Copy each line exactly. Leave nothing out.

▸ **Data section**
+-------+
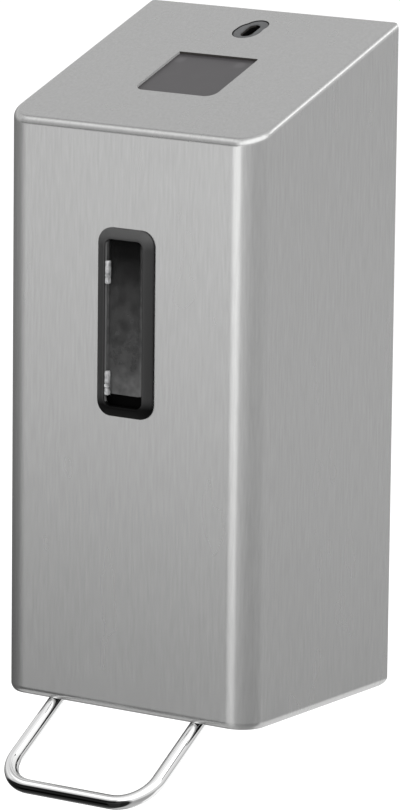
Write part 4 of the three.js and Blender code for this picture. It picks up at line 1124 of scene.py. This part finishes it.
# Studio panels for the metal to mirror: middle azimuth (0 in front of the object, 90 on its right) and half
# width, lowest and highest elevation, the width of the soft edge, all in degrees, then the brightness
PANELS = (
    ("back_left_ceiling", -133, 60, 28, 72, 12, 0.79),
    ("left_dusk", -115, 62, -60, 12, 36, 0.42),
    ("left_dark", -137, 42, -60, 12, 40, 0.27),
    ("right_dusk", 110, 75, -60, 15, 56, 0.7),
    ("back_right_wall", 152, 26, -18, 10, 30, 0.7),
    ("low_front", -50, 50, -80, -40, 6, 1.5),
    ("low_front_dark", -40, 16, -37, -18, 4, 0.13),
    ("low_back_right", 158, 45, -62, -19.5, 8, 2.0),
    ("front_strip", -13.5, 16, -45, 8, 5, 1.9),
    ("dark_above_front", -36, 26, 0, 20, 6, 0.3),
    ("grey_above_front", -40, 30, 16, 38, 8, 0.65),
    ("front_softbox", -52, 38, 47, 58, 6, 1.5),
    ("corner_softbox", 45, 62, 24, 78, 8, 1.9),
    ("right_edge_softbox", 140, 40, 41, 55, 6, 2.4),
    ("ridge_shadow", -114, 10, 44, 62, 5, 0.5),
    ("arm_line", 110, 5, 28, 58, 3, 0.3),
)
WORLD_LIGHT = 0.7


def add_panel(tree, level_direction, height, value, panel):
    """Mixes one panel into the brightness that the metal mirrors."""
    _, azimuth, half, low, high, soft, level = panel

    def soft_step(source, angle, wave):
        start, end = sorted(wave(math.radians(angle + side * soft / 2)) for side in (-1, 1))
        return tree.ranged(source, start, end, kind="SMOOTHSTEP")

    turn = math.radians(azimuth)
    middle = (math.sin(turn), -math.cos(turn), 0)
    across = soft_step(tree.vector("DOT_PRODUCT", level_direction, middle, output="Value"), half, math.cos)
    above = soft_step(height, low, math.sin)
    below = tree.calculate("SUBTRACT", 1, soft_step(height, high, math.sin))
    mask = tree.calculate("MULTIPLY", across, tree.calculate("MULTIPLY", above, below))
    return tree.node("Mix", {"Factor": mask, "A": value, "B": level}, data_type="FLOAT").outputs["Result"]


def make_world():
    """White to the camera and through glass, panels to gloss, and plain soft light on everything else."""
    world = bpy.data.worlds.new("studio")
    world.use_nodes = True
    world.node_tree.nodes.clear()
    bpy.context.scene.world = world
    tree = Nodes(world.node_tree)
    direction = tree.node("TexCoord").outputs["Generated"]
    height = tree.split(direction)["Z"]
    level_direction = tree.vector("NORMALIZE", tree.vector("MULTIPLY", direction, (1, 1, 0)))
    mirrored = 1.0
    for panel in PANELS:
        mirrored = add_panel(tree, level_direction, height, mirrored, panel)

    def background(strength):
        return tree.node("Background", {"Color": WHITE, "Strength": strength}).outputs["Background"]

    rays = tree.node("LightPath").outputs
    light = background(WORLD_LIGHT)
    white = background(1.0)
    for ray, seen in (
        ("Is Glossy Ray", background(mirrored)),
        ("Is Transmission Ray", white),
        ("Is Camera Ray", white),
    ):
        light = tree.node("MixShader", {"Fac": rays[ray], 1: light, 2: seen}).outputs["Shader"]
    tree.node("OutputWorld", {"Surface": light})


# Lamps: place in metres, width and power
LAMPS = (("key", (-0.9, -1.3, 1.3), 1.1, 16), ("fill", (1.2, -0.8, 1.0), 1.2, 7))


def make_lamp(name, place, size, power):
    data = bpy.data.lights.new(name, "AREA")
    data.shape = "DISK"
    data.size = size
    data.energy = power
    lamp = add_object(name, data)
    lamp.location = place
    lamp.rotation_euler = Vector(place).to_track_quat("Z", "Y").to_euler()
    lamp.visible_glossy = False


# Card under the object: what it lets through rises from its middle outwards, over the distances of fade
CARD = {"place": (-0.2, -0.3, -0.3), "radius": 2.2, "sides": 96}
CARD_FADE = (0.3, 1.9)
CARD_CLARITY = (0.5, 1.0)


def card_material():
    material = bpy.data.materials.new("low_card")
    material.use_nodes = True
    material.node_tree.nodes.clear()
    tree = Nodes(material.node_tree)
    place = tree.node("TexCoord").outputs["Object"]
    distance = tree.vector("DISTANCE", place, CARD["place"], output="Value")
    clarity = tree.ranged(distance, *CARD_FADE, *CARD_CLARITY, kind="SMOOTHSTEP")
    clear = tree.node("BsdfTransparent", {"Color": clarity}).outputs["BSDF"]
    tree.node("OutputMaterial", {"Surface": clear})
    return material


def make_low_card():
    """A smoked card low under the object, seen by gloss alone: it darkens what the lower walls mirror."""
    middle_x, middle_y, height = CARD["place"]
    corners = [(middle_x + x, middle_y + y) for x, y in circle(CARD["radius"], CARD["sides"])]
    card = level_sheet("low_card", corners, height, card_material())
    card.visible_camera = False
    card.visible_diffuse = False
    card.visible_transmission = False
    card.visible_shadow = False


make_camera()
make_cover()
make_window_frame()
make_clips()
make_label()
make_lock()
make_bow()
make_bottle()
make_cap()
make_spring()
finish_other_pieces()
make_floor()
make_world()
make_low_card()
for lamp in LAMPS:
    make_lamp(*lamp)

bpy.context.scene.view_settings.view_transform = "Standard"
+-------+
▸ **Result below**
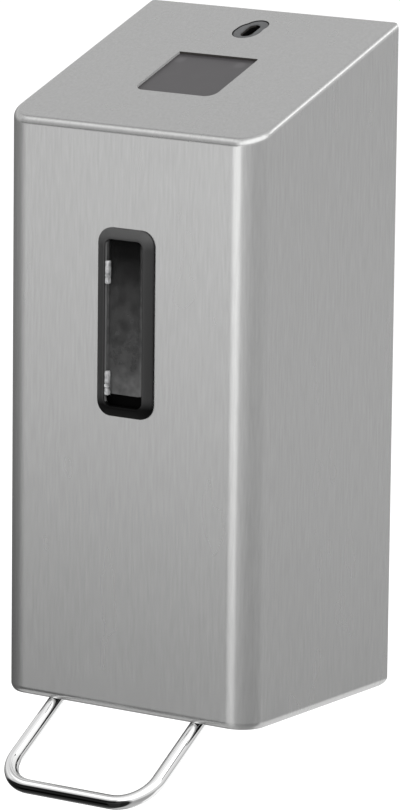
Write part 4 of the three.js and Blender code for this picture. It picks up at line 1124 of scene.py. This part finishes it.
# Studio panels for the metal to mirror: middle azimuth (0 in front of the object, 90 on its right) and half
# width, lowest and highest elevation, the width of the soft edge, all in degrees, then the brightness
PANELS = (
    ("back_left_ceiling", -133, 60, 28, 72, 12, 0.79),
    ("left_dusk", -115, 62, -60, 12, 36, 0.42),
    ("left_dark", -137, 42, -60, 12, 40, 0.27),
    ("right_dusk", 110, 75, -60, 15, 56, 0.7),
    ("back_right_wall", 152, 26, -18, 10, 30, 0.7),
    ("low_front", -50, 50, -80, -40, 6, 1.5),
    ("low_front_dark", -40, 16, -37, -18, 4, 0.13),
    ("low_back_right", 158, 45, -62, -19.5, 8, 2.0),
    ("front_strip", -13.5, 16, -45, 8, 5, 1.9),
    ("dark_above_front", -36, 26, 0, 20, 6, 0.3),
    ("grey_above_front", -40, 30, 16, 38, 8, 0.65),
    ("front_softbox", -52, 38, 47, 58, 6, 1.5),
    ("corner_softbox", 45, 62, 24, 78, 8, 1.9),
    ("right_edge_softbox", 140, 40, 41, 55, 6, 2.4),
    ("ridge_shadow", -114, 10, 44, 62, 5, 0.5),
    ("arm_line", 110, 5, 28, 58, 3, 0.3),
)
WORLD_LIGHT = 0.7


def add_panel(tree, level_direction, height, value, panel):
    """Mixes one panel into the brightness that the metal mirrors."""
    _, azimuth, half, low, high, soft, level = panel

    def soft_step(source, angle, wave):
        start, end = sorted(wave(math.radians(angle + side * soft / 2)) for side in (-1, 1))
        return tree.ranged(source, start, end, kind="SMOOTHSTEP")

    turn = math.radians(azimuth)
    middle = (math.sin(turn), -math.cos(turn), 0)
    across = soft_step(tree.vector("DOT_PRODUCT", level_direction, middle, output="Value"), half, math.cos)
    above = soft_step(height, low, math.sin)
    below = tree.calculate("SUBTRACT", 1, soft_step(height, high, math.sin))
    mask = tree.calculate("MULTIPLY", across, tree.calculate("MULTIPLY", above, below))
    return tree.node("Mix", {"Factor": mask, "A": value, "B": level}, data_type="FLOAT").outputs["Result"]


def make_world():
    """White to the camera and through glass, panels to gloss, and plain soft light on everything else."""
    world = bpy.data.worlds.new("studio")
    world.use_nodes = True
    world.node_tree.nodes.clear()
    bpy.context.scene.world = world
    tree = Nodes(world.node_tree)
    direction = tree.node("TexCoord").outputs["Generated"]
    height = tree.split(direction)["Z"]
    level_direction = tree.vector("NORMALIZE", tree.vector("MULTIPLY", direction, (1, 1, 0)))
    mirrored = 1.0
    for panel in PANELS:
        mirrored = add_panel(tree, level_direction, height, mirrored, panel)

    def background(strength):
        return tree.node("Background", {"Color": WHITE, "Strength": strength}).outputs["Background"]

    rays = tree.node("LightPath").outputs
    light = background(WORLD_LIGHT)
    white = background(1.0)
    for ray, seen in (
        ("Is Glossy Ray", background(mirrored)),
        ("Is Transmission Ray", white),
        ("Is Camera Ray", white),
    ):
        light = tree.node("MixShader", {"Fac": rays[ray], 1: light, 2: seen}).outputs["Shader"]
    tree.node("OutputWorld", {"Surface": light})


# Lamps: place in metres, width and power
LAMPS = (("key", (-0.9, -1.3, 1.3), 1.1, 16), ("fill", (1.2, -0.8, 1.0), 1.2, 7))


def make_lamp(name, place, size, power):
    data = bpy.data.lights.new(name, "AREA")
    data.shape = "DISK"
    data.size = size
    data.energy = power
    lamp = add_object(name, data)
    lamp.location = place
    lamp.rotation_euler = Vector(place).to_track_quat("Z", "Y").to_euler()
    lamp.visible_glossy = False


# Card under the object: what it lets through rises from its middle outwards, over the distances of fade
CARD = {"place": (-0.2, -0.3, -0.3), "radius": 2.2, "sides": 96}
CARD_FADE = (0.3, 1.9)
CARD_CLARITY = (0.5, 1.0)


def card_material():
    material = bpy.data.materials.new("low_card")
    material.use_nodes = True
    material.node_tree.nodes.clear()
    tree = Nodes(material.node_tree)
    place = tree.node("TexCoord").outputs["Object"]
    distance = tree.vector("DISTANCE", place, CARD["place"], output="Value")
    clarity = tree.ranged(distance, *CARD_FADE, *CARD_CLARITY, kind="SMOOTHSTEP")
    clear = tree.node("BsdfTransparent", {"Color": clarity}).outputs["BSDF"]
    tree.node("OutputMaterial", {"Surface": clear})
    return material


def make_low_card():
    """A smoked card low under the object, seen by gloss alone: it darkens what the lower walls mirror."""
    middle_x, middle_y, height = CARD["place"]
    corners = [(middle_x + x, middle_y + y) for x, y in circle(CARD["radius"], CARD["sides"])]
    card = level_sheet("low_card", corners, height, card_material())
    card.visible_camera = False
    card.visible_diffuse = False
    card.visible_transmission = False
    card.visible_shadow = False


make_camera()
make_cover()
make_window_frame()
make_clips()
make_label()
make_lock()
make_bow()
make_bottle()
make_cap()
make_spring()
finish_other_pieces()
make_floor()
make_world()
make_low_card()
for lamp in LAMPS:
    make_lamp(*lamp)

bpy.context.scene.view_settings.view_transform = "Standard"